When the two pilots were conducting the training mission at an altitude of 120 feet, the cloud ceiling suddenly fell below 200 feet, causing the aircraft to get caught in the clouds, he said.

This affected the visibility of the pilot Maj. Chen Lung-chien, a flight instructor who was flying the helicopter, and led to spatial disorientation, said Huang, who noted that Chen should have relied on his flight instruments to keep tracak of his altitude and direction.

Spatial disorientation refers to the inability of a person to determine his true body position, motion and altitude relative to the earth or his surroundings.
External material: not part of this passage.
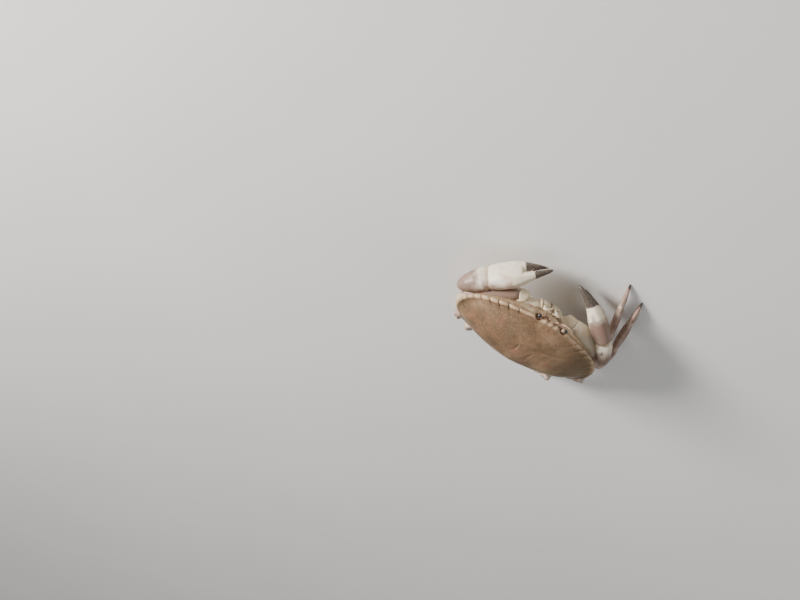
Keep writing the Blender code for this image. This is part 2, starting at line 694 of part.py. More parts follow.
def feelers(made):
    """Antennae with their short whips, and the small folded antennules."""
    for side, name in ((1, "left"), (-1, "right")):
        base = front_edge(side * 8.2 * MM)
        start = base + np.array([0, 2.6 * MM, -3.6 * MM])
        whip = [
            start,
            start + np.array([side * 0.4, -3.0, -0.4]) * MM,
            start + np.array([side * 1.4, -6.2, -0.2]) * MM,
            start + np.array([side * 3.4, -9.6, 1.4]) * MM,
            start + np.array([side * 6.0, -12.6, 4.0]) * MM,
            start + np.array([side * 9.2, -15.0, 7.6]) * MM,
        ]
        radii = [(1.5 * MM, 1.5 * MM), (1.45 * MM, 1.45 * MM), (1.1 * MM, 1.1 * MM)]
        radii += [(0.55 * MM, 0.55 * MM), (0.42 * MM, 0.42 * MM), (0.27 * MM, 0.27 * MM)]
        feeler = tube(f"{name}_antenna", [to_world(p) for p in whip], radii, (0, 0, 1), 8)
        feeler = boolean(feeler, [carapace_cutter()], "DIFFERENCE")
        made[feeler.name] = (feeler, "feeler")
        base = front_edge(side * 3.2 * MM)
        start = base + np.array([0, 3.0 * MM, -3.9 * MM])
        small = [
            start,
            start + np.array([side * 0.3, -3.6, 0.2]) * MM,
            start + np.array([side * 1.0, -5.4, 0.6]) * MM,
            start + np.array([side * 1.6, -6.6, 1.8]) * MM,
            start + np.array([side * 1.2, -7.4, 3.4]) * MM,
        ]
        radii = [(k * MM, k * MM) for k in (1.1, 1.1, 0.75, 0.45, 0.3)]
        feeler = tube(f"{name}_antennule", [to_world(p) for p in small], radii, (0, 0, 1), 8)
        feeler = boolean(feeler, [carapace_cutter()], "DIFFERENCE")
        made[feeler.name] = (feeler, "feeler")


def centre_all(objects):
    """Puts the middle of the whole model's box over the origin, with the feet on the floor."""
    points = np.concatenate([[obj.matrix_world @ v.co for v in obj.data.vertices] for obj in objects])
    low, high = points.min(0), points.max(0)
    shift = np.array([(low[0] + high[0]) / 2, (low[1] + high[1]) / 2, low[2]])
    for obj in objects:
        obj.data.transform(Matrix.Translation(Vector(-shift)))
    print("shift_mm", [round(float(v) * 1000, 3) for v in shift])


def main():
    clear_scene()
    paints = {
        "shell": paint("shell", (0.42, 0.24, 0.16), 0.5),
        "underside": paint("underside", (0.72, 0.58, 0.42), 0.55),
        "claw": paint("claw", (0.66, 0.5, 0.42), 0.45),
        "claw_tip": paint("claw_tip", (0.16, 0.12, 0.11), 0.35),
        "leg": paint("leg", (0.45, 0.27, 0.22), 0.55),
        "dactyl_tip": paint("dactyl_tip", (0.3, 0.2, 0.15), 0.5),
        "eye": paint("eye", (0.04, 0.03, 0.03), 0.15),
        "feeler": paint("feeler", (0.5, 0.3, 0.22), 0.5),
    }
    made = {}
    made["carapace"] = (carapace(), "shell")
    underbody(made)
    abdomen(made)
    mouthparts(made)
    eyes(made)
    feelers(made)
    for name, spec in CLAWS.items():
        claw(name, spec, made)
    for name, joints in LEGS.items():
        walking_leg(name, joints, (0, 0, 1), LEG_SCALE[name.split("_")[1]], made)
    for obj, key in made.values():
        obj.data.materials.clear()
        obj.data.materials.append(paints[key])
        for face in obj.data.polygons:
            face.use_smooth = True
    centre_all([obj for obj, key in made.values()])


main()
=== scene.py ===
"""Looks of the brown crab: shell, claws, legs, face and bristles, with floor, lights and camera.

The crab faces -Y and its left is +X. Lengths in metres; tables of joints are in millimetres.
"""

import math
import random

import bmesh
import bpy
import numpy as np
from mathutils import Matrix, Vector
from mathutils.noise import noise as field


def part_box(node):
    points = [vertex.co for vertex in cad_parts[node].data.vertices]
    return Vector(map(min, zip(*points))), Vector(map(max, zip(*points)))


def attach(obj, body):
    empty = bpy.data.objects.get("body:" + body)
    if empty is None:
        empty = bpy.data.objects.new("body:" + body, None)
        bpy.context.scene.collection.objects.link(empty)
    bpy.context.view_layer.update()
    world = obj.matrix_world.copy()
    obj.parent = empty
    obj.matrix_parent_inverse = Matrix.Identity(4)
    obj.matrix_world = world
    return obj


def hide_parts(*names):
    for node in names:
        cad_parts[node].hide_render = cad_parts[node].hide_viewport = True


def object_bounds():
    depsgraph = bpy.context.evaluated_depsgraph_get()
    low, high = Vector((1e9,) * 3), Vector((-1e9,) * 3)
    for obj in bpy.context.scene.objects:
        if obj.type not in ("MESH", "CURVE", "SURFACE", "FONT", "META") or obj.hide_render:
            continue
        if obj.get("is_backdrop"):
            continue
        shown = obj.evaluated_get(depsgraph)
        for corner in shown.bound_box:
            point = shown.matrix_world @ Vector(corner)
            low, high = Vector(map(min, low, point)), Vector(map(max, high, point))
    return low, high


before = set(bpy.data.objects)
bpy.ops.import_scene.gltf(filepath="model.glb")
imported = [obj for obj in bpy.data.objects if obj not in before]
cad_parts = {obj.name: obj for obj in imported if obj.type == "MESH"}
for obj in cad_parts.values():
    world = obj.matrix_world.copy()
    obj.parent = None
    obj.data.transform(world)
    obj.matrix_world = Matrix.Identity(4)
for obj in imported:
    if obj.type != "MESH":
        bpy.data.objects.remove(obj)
cad_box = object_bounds()

MM = 0.001
rng = random.Random(11)

# Width of each hair's patch on the unwrapped skin
TUFT_PATCH = 0.003

# The view, fitted to the shell's outline: its angles about the body, and the body's place in the image
VIEW_AZIMUTH = math.radians(22.5)
VIEW_ELEVATION = math.radians(30.5)
VIEW_ROLL = math.radians(160.5)
VIEW_DISTANCE = 1.0
FOCAL_PX = 1062.0
BODY_PX = (526.2, 336.3)
IMAGE_PX = (800, 600)
SENSOR_MM = 36

# Body: the same driving sizes as the solids
HALF_WIDTH = 75 * MM
WIDEST_Y = 4 * MM
FRONT_DEPTH = 50 * MM
REAR_DEPTH = 44 * MM
FRONT_POWER = 2.1
REAR_POWER = 1.75
FRONT_LIFT = 5 * MM
REAR_DROP = 4 * MM
DOME = 19 * MM
CRIMP_COUNT = 9.5
CRIMP_FROM = 0.42
CRIMP_TO = 1.86
CRIMP_DEPTH = 1.5 * MM
ORBIT_X = 13.5 * MM
ORBIT_RADIUS = 3.9 * MM
SHELL_FOOT = -10 * MM
SHELL_FOOT_SCALE = 0.56
BELLY = -26 * MM
BELLY_SHARE = 0.66
BODY_HEIGHT = 48 * MM
NOSE_UP = math.radians(5)
ROOT_REACH = 4.5 * MM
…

After the incident, Huang said, the Army has also taken measures to strengthen its flight training to avoid similar incidents, and Apache training operations have now returned to normal, he told reporters.

Asked whether the accident was related to the chopper's main transmission box, Army officials said it was not.

The transmission boxes of the first 12 helicopters delivered to Taiwan were removed and sent back to the U.S. after a main transmission box failure was reported in December in one of the same models used by the U.S. Army.

Each one of Taiwan's choppers was fitted with a replacement transmission box before being allowed to fly again.

Chen and the other pilot on the ill-fated Apache, Lt. Col. Liu Ming-hui, have been receiving counseling to help them recover from the incident, the Army said.

They will be able to fly again after passing related evaluations, a process that could take six months, said Maj. Gen. Chen Chien-tsai, deputy commander of the Army Aviation Special Forces Command.